At the very core of what I love, and what I want to write about, is a great respect for critique and criticism.  By this I do not mean negativity, elitism, or insult.  If culture, all culture, has an important part in representing who we are as a generation (nation, form of government, niche group, etc.), and literacy in the symbols and meanings of that culture is the key to understanding and controlling it, then the ability to break culture down into pieces and throw together an interpretation, and decision on its meaning and quality, is incredibly valuable.

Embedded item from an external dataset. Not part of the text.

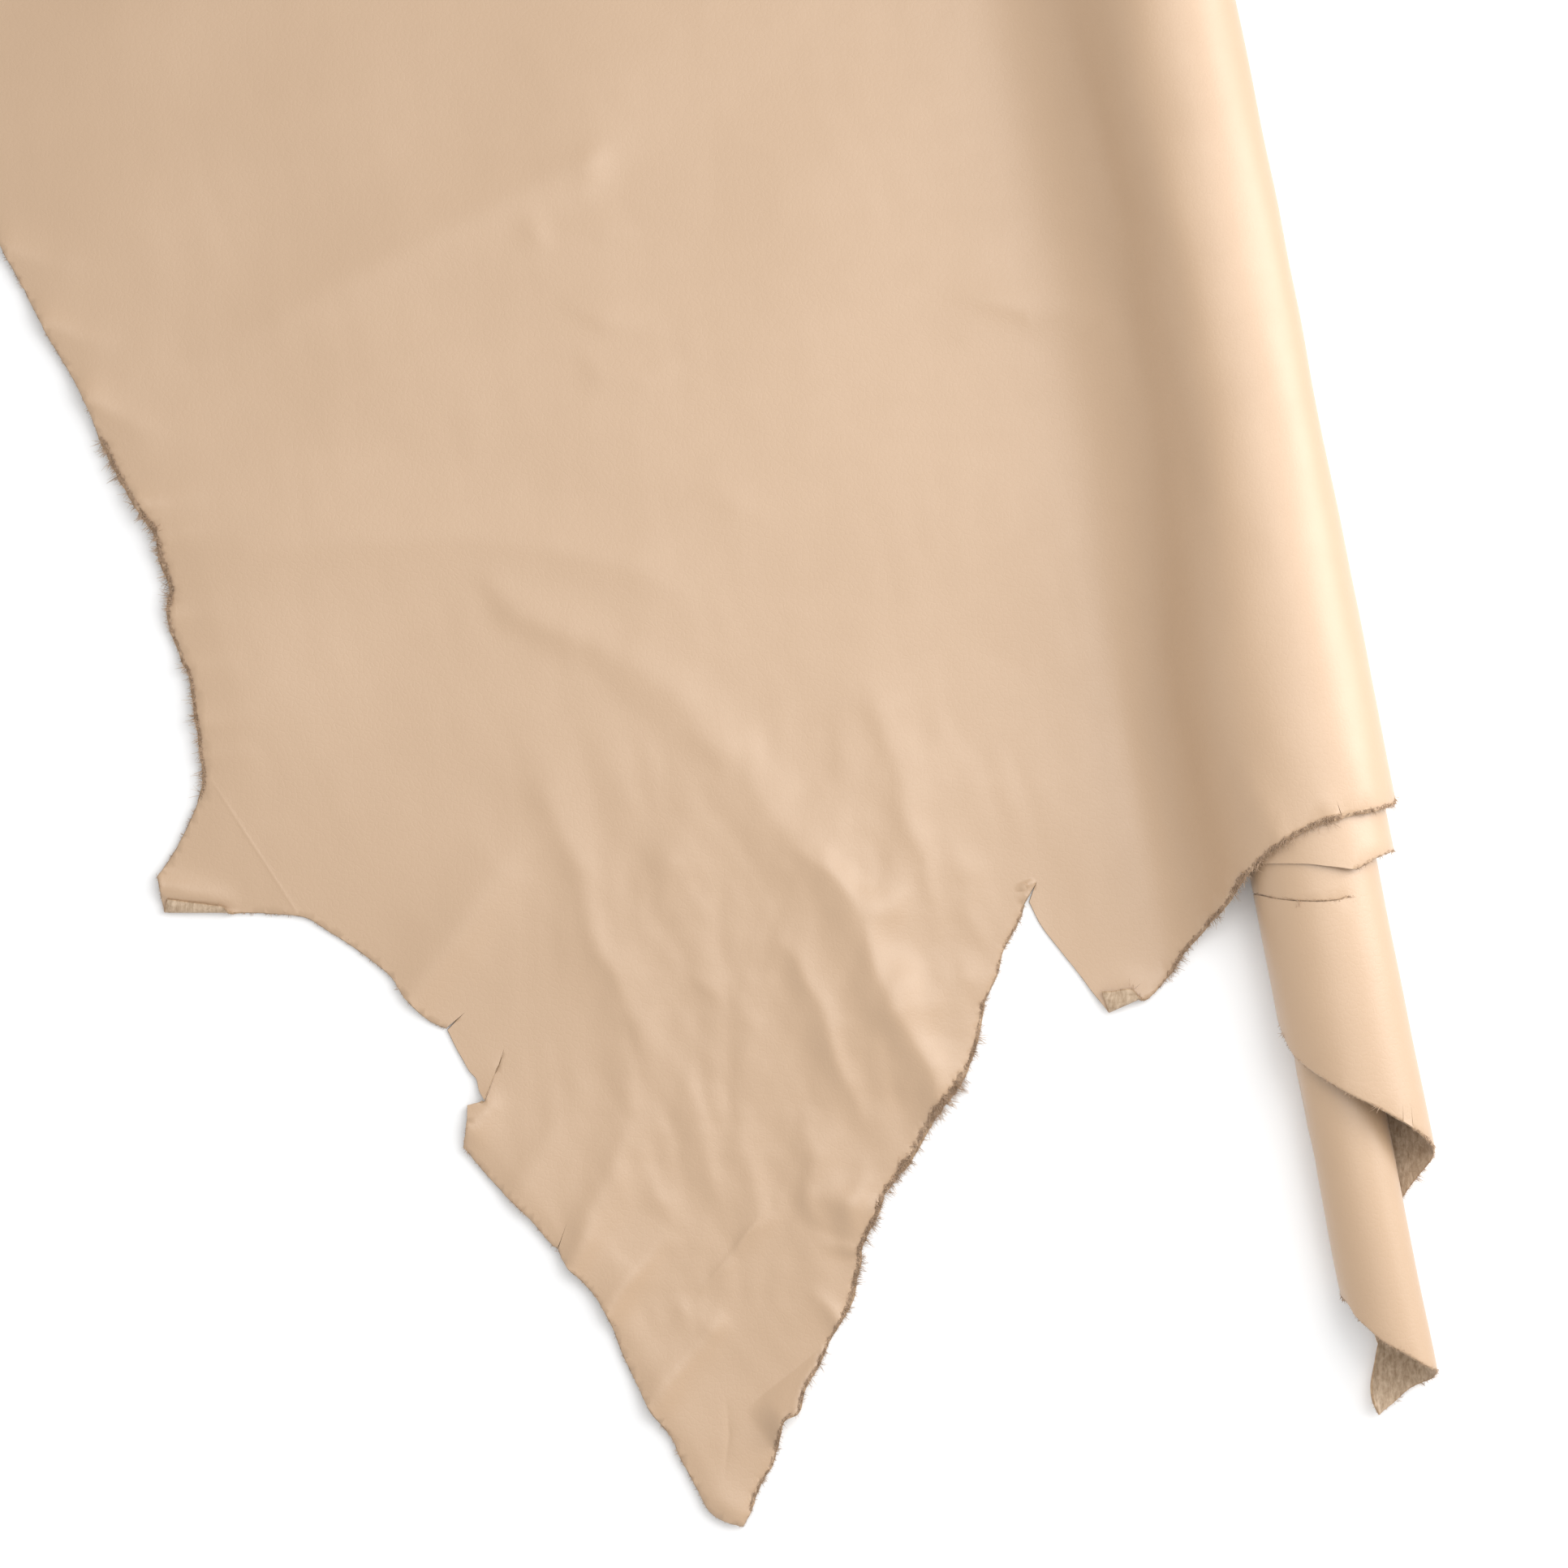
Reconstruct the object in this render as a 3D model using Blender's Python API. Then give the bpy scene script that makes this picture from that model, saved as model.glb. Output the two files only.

That was a horrible sentence.  What I mean is that if culture represents us, then we need to know how to understand it.  And understanding does not come passively.  Feeling does, consumption does.  But not true understanding, and thus not the power over it and how it influences and effects us.

 

I studied art and literature in college (and yes I am gainfully employed, thank you), and the studies went hand-in-hand.  Authors and artists have similar coded vocabularies in their respective areas.  Criticism is just exciting.  So many people in America are afraid and even angered by modern art.  And I’m not saying modern art isn’t without many faults.  But I think the fear comes from a lack of understanding, from feeling lectured to by someone much smarter than you.  And the anger comes from the same place: feeling looked down upon, insulted in a language you don’t understand.  What if we taught people to read art and visual stimuli the same way we teach children to read books?

 

All this to say: people don’t really like critics too much.  Critics who take on summer blockbusters get shouted down for making serious work of a popcorn film for 13-year-old boys.  And in some ways, that’s right.  I think anyone who outright dismisses pop culture as worthless for its exciting, flashy, and popular methods isn’t doing their work.  We still need to talk about what the film is saying, who it’s saying it to, and if it’s a good message.  

I don’t hate a movie or a book if I break it apart and talk about its faults.  I actually like it more as I study it.  So I hope you won’t take offense if I want to talk about your favorite movie.  Let’s talk about it!